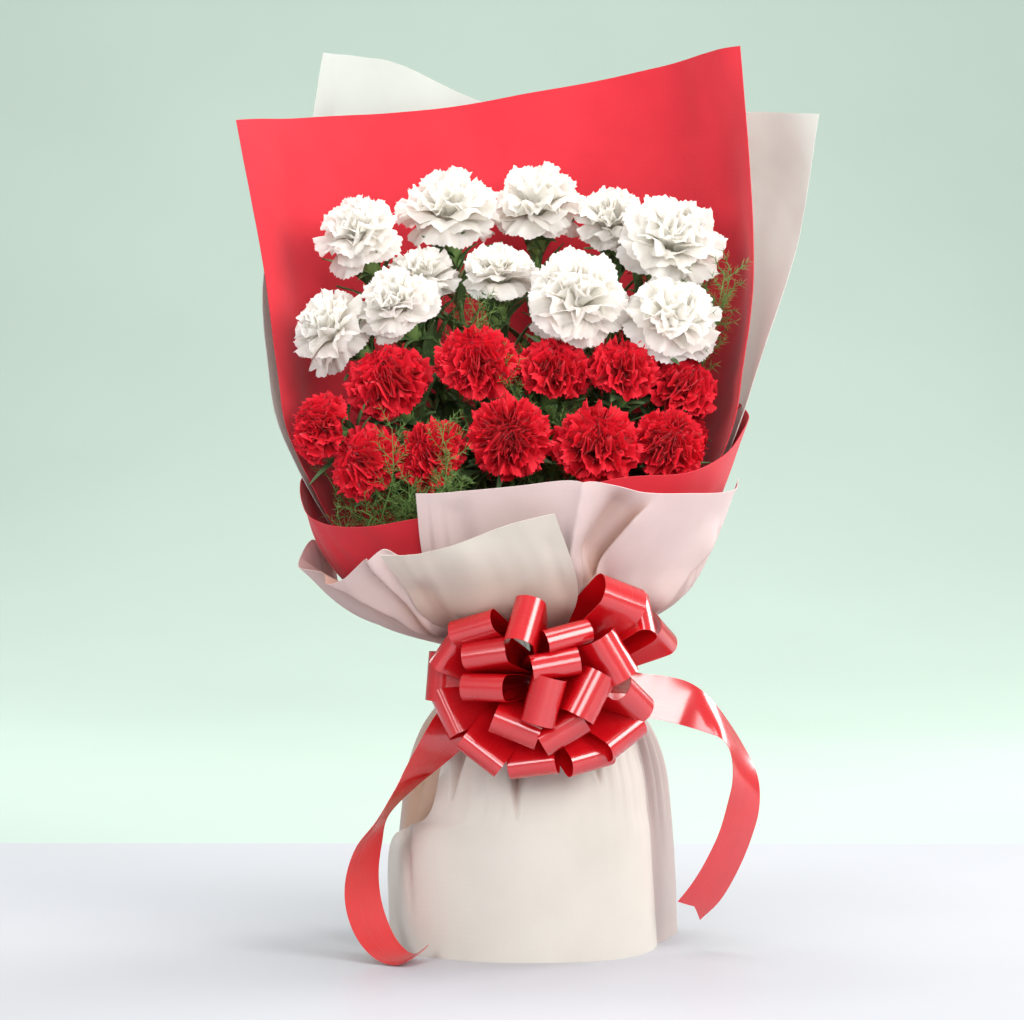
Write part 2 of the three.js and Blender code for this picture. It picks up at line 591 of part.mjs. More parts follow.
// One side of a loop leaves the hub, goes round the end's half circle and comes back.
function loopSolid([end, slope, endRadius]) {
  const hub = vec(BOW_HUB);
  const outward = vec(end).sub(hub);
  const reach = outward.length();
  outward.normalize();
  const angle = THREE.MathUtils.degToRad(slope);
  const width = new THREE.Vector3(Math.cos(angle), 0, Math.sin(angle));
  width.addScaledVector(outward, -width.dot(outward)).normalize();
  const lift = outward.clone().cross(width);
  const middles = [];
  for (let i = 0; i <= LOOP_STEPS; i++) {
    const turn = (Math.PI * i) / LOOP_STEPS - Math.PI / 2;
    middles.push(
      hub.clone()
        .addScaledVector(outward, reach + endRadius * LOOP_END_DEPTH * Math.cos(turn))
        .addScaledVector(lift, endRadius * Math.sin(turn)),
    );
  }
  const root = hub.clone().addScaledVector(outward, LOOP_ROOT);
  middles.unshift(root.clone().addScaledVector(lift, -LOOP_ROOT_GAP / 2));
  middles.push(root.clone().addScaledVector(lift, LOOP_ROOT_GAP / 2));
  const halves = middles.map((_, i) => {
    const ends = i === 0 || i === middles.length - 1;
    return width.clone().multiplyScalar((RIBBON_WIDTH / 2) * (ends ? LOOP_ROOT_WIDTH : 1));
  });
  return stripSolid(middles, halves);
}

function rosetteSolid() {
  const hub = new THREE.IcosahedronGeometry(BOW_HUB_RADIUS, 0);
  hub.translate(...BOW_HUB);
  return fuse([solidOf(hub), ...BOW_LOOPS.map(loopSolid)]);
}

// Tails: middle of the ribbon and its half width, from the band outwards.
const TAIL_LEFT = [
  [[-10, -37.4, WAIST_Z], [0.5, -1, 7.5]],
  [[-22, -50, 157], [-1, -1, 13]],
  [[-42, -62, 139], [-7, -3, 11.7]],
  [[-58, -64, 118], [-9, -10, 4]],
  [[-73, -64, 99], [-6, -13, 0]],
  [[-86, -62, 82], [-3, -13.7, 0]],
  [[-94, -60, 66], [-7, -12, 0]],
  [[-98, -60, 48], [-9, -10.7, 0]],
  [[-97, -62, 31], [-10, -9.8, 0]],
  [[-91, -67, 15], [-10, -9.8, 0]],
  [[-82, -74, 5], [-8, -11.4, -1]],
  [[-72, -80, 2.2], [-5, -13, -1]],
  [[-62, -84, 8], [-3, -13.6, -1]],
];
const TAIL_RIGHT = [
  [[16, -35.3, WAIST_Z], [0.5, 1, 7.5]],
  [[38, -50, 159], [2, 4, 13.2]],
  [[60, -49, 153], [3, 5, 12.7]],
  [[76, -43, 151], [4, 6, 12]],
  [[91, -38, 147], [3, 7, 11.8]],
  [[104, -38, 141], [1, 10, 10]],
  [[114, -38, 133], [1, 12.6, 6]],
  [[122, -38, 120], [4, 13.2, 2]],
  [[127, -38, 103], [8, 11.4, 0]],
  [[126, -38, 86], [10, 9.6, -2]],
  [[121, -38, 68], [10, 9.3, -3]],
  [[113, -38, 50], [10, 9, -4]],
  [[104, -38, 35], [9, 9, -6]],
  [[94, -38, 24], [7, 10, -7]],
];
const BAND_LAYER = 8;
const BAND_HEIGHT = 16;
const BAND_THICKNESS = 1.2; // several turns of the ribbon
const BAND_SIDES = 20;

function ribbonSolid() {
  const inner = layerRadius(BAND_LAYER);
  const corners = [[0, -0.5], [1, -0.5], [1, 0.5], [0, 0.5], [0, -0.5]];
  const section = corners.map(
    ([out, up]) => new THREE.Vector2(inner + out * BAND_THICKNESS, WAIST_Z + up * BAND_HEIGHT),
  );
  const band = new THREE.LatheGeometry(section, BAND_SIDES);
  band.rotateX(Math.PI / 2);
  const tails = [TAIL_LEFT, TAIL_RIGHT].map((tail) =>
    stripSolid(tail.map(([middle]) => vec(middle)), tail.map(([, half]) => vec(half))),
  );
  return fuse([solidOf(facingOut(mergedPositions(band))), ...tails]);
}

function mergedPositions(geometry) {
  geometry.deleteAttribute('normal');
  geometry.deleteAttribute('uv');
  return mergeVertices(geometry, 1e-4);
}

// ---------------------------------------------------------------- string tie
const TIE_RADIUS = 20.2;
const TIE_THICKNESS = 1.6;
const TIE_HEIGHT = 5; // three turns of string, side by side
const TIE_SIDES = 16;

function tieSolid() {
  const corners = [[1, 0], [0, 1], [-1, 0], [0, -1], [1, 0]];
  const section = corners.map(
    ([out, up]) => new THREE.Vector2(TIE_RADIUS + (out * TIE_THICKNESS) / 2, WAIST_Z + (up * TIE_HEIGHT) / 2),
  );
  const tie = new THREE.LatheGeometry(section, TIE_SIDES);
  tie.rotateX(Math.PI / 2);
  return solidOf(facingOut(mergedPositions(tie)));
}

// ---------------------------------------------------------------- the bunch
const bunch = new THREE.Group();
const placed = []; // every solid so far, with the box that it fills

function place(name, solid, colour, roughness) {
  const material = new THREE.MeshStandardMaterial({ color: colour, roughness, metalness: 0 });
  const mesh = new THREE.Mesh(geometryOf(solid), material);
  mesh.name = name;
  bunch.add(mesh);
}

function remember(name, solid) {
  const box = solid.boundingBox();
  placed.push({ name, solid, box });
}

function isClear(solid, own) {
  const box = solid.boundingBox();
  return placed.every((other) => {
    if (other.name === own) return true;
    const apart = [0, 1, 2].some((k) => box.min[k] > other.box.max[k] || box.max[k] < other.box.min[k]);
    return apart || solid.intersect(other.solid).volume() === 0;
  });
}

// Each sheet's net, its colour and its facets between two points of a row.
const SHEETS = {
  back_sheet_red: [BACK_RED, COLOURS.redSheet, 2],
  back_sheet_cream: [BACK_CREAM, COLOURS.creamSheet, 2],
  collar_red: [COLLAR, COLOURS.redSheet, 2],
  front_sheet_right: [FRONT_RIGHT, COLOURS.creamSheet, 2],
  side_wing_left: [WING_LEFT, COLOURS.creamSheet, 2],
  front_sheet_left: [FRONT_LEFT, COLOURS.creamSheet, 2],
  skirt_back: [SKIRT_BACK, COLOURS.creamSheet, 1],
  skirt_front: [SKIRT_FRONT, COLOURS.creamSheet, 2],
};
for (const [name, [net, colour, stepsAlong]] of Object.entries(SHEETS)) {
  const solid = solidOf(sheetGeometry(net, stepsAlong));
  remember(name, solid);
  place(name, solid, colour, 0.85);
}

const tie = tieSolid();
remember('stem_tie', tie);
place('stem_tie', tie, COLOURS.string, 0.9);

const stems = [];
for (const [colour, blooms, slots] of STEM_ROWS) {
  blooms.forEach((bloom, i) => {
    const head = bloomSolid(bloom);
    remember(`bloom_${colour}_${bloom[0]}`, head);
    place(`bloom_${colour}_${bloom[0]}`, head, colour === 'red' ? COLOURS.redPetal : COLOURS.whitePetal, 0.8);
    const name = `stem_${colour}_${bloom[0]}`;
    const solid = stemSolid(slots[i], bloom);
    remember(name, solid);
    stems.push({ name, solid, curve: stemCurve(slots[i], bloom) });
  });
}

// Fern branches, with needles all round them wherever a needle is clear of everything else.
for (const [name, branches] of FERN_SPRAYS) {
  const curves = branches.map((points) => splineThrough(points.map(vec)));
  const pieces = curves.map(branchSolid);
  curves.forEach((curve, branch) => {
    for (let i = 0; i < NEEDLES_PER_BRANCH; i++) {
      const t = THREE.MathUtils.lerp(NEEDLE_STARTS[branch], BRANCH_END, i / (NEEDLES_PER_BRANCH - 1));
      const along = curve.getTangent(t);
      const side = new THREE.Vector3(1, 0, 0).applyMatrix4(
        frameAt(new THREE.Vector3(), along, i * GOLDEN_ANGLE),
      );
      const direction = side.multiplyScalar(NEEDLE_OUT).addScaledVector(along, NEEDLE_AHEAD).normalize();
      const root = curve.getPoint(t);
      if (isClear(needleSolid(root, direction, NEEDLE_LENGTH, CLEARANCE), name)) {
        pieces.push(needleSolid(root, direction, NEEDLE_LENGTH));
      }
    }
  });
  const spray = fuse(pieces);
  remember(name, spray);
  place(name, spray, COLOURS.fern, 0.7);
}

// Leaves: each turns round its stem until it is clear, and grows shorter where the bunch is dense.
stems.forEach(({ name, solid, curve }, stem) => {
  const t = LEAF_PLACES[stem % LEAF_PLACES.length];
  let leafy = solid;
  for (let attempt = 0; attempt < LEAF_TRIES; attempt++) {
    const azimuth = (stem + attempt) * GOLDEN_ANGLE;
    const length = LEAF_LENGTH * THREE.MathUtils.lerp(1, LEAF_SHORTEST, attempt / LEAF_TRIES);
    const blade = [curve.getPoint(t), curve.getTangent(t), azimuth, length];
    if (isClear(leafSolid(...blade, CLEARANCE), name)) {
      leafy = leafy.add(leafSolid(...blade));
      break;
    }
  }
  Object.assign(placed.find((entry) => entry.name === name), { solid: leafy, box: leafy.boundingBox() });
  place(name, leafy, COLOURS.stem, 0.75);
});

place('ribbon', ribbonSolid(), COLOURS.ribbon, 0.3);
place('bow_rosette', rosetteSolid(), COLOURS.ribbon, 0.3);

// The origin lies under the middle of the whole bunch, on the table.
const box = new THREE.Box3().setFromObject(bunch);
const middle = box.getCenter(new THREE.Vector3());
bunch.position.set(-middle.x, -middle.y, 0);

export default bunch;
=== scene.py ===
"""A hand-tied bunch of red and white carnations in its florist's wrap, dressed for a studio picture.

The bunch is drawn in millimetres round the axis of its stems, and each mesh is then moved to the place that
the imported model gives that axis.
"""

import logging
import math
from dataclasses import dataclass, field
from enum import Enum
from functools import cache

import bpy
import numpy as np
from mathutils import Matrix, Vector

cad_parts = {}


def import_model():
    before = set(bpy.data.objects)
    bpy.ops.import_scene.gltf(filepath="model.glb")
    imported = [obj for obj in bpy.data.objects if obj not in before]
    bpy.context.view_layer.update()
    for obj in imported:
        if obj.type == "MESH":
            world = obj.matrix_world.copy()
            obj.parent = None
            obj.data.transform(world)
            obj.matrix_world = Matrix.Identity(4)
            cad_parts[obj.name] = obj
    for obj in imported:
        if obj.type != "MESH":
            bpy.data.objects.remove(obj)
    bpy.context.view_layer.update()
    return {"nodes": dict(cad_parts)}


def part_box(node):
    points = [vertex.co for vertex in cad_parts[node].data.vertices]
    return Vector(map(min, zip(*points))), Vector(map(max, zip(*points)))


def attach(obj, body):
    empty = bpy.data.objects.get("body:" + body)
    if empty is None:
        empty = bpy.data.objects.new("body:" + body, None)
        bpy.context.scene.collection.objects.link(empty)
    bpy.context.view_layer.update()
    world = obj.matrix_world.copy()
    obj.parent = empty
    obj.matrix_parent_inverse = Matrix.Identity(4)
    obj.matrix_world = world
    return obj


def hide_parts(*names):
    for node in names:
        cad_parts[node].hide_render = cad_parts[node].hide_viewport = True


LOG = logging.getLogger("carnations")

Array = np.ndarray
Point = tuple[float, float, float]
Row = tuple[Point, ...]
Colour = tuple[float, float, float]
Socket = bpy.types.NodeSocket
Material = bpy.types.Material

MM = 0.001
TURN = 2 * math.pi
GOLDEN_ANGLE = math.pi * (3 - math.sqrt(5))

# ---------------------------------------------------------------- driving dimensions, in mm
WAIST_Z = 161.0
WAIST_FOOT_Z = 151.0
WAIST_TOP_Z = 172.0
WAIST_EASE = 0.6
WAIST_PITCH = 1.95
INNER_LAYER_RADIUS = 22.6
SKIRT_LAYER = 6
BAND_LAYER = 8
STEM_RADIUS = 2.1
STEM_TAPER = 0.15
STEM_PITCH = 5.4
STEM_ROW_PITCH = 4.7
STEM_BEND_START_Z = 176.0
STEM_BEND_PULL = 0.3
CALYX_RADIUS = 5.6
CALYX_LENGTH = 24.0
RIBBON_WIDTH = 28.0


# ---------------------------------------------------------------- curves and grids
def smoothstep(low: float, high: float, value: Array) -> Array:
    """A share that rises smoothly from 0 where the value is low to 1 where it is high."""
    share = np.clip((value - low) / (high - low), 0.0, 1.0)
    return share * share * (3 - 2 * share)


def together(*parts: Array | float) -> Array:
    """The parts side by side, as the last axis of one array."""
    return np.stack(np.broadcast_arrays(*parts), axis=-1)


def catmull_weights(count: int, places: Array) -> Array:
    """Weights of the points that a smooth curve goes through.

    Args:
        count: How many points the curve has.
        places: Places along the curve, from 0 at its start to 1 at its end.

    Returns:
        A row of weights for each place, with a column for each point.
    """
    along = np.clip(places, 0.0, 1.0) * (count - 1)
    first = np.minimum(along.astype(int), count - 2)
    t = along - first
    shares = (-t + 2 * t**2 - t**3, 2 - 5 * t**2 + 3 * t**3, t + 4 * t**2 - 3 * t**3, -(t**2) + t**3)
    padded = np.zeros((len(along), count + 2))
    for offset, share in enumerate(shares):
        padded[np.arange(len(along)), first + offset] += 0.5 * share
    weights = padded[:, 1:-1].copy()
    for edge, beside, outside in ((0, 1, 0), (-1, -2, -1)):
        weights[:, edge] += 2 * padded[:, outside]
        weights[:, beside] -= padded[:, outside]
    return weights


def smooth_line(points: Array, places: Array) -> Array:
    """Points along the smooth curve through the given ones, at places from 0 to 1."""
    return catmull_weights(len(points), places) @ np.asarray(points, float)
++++
What you should do: Exactly and exclusively, reproduce the lines that start at the line containing "obj.matrix_world = world" and end at the line containing "GOLDEN_ANGLE = math.pi * (3 - math.sqrt(5))", inclusive of both.

Answer in full:
    obj.matrix_world = world
    return obj


def hide_parts(*names):
    for node in names:
        cad_parts[node].hide_render = cad_parts[node].hide_viewport = True


LOG = logging.getLogger("carnations")

Array = np.ndarray
Point = tuple[float, float, float]
Row = tuple[Point, ...]
Colour = tuple[float, float, float]
Socket = bpy.types.NodeSocket
Material = bpy.types.Material

MM = 0.001
TURN = 2 * math.pi
GOLDEN_ANGLE = math.pi * (3 - math.sqrt(5))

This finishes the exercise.